Отчасти аналогичной стратегии следует Довид Кнут, печатавшийся в «Числах», но близкий скорее «кругу Ходасевича». После выхода первой книги Кнут приобретает особую и прочную репутацию автора стихов «в очень еврейском духе», но позднее к настойчивым символам еврейства с не меньшей настойчивостью добавляются символы эмигрантского «молодого» сообщества, уже знакомые нам по предыдущим главам — будь то особая символика «нищеты», «благословенной бедности» («Мы постепенно стали отличать / Поддельные слова от настоящих. / Мы разучились плакать и кричать, / Мы полюбили гибнущих и падших. / И стало все пронзительней, трудней, / И стало все суровее и проще, слова — бедней, молчание — нежней…» [390]) или метафора «рукописи в бутылке» («Бросаю, как бутылку в океан, / Безмолвный крик, закупоренным крепко, / О гибели моей, моей и вашей» [391]).
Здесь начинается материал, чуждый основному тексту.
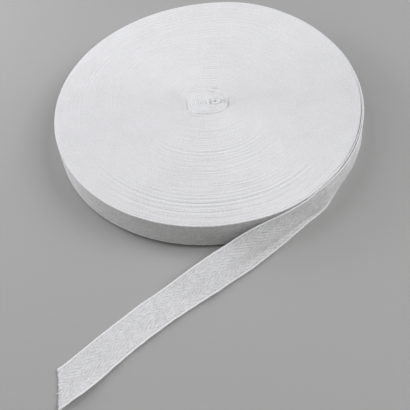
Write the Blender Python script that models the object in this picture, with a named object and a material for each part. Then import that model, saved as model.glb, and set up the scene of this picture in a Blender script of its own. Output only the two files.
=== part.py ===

Если Поплавский, Фельзен и в меньшей степени Кнут средствами фикционального письма продолжают конструировать образ «нового поколения», нового эмигрантского сообщества, то Лидия Червинская этот образ скорее испытывает, удостоверяет, вводит в оборот. Ее поэтический сборник «Рассветы» открывается эпиграфом из Георгия Адамовича и завершается стихотворением, посвященным Адамовичу же: рамки восприятия поэтического высказывания задаются через апелляцию к авторитетной фигуре учителя, наставника «молодых парижских поэтов». То, что Лидия Червинская добросовестно следует наставлениям, для ее первых читателей очевидно — скажем, другой, более ранний сборник поэтессы, «Приближения», Михаил Цетлин признает «очень характерным для парижан, словно нарочно написанным для иллюстрации их канона» (Адамович несколькими абзацами выше объявляется «духовным вождем» этого сообщества) [392].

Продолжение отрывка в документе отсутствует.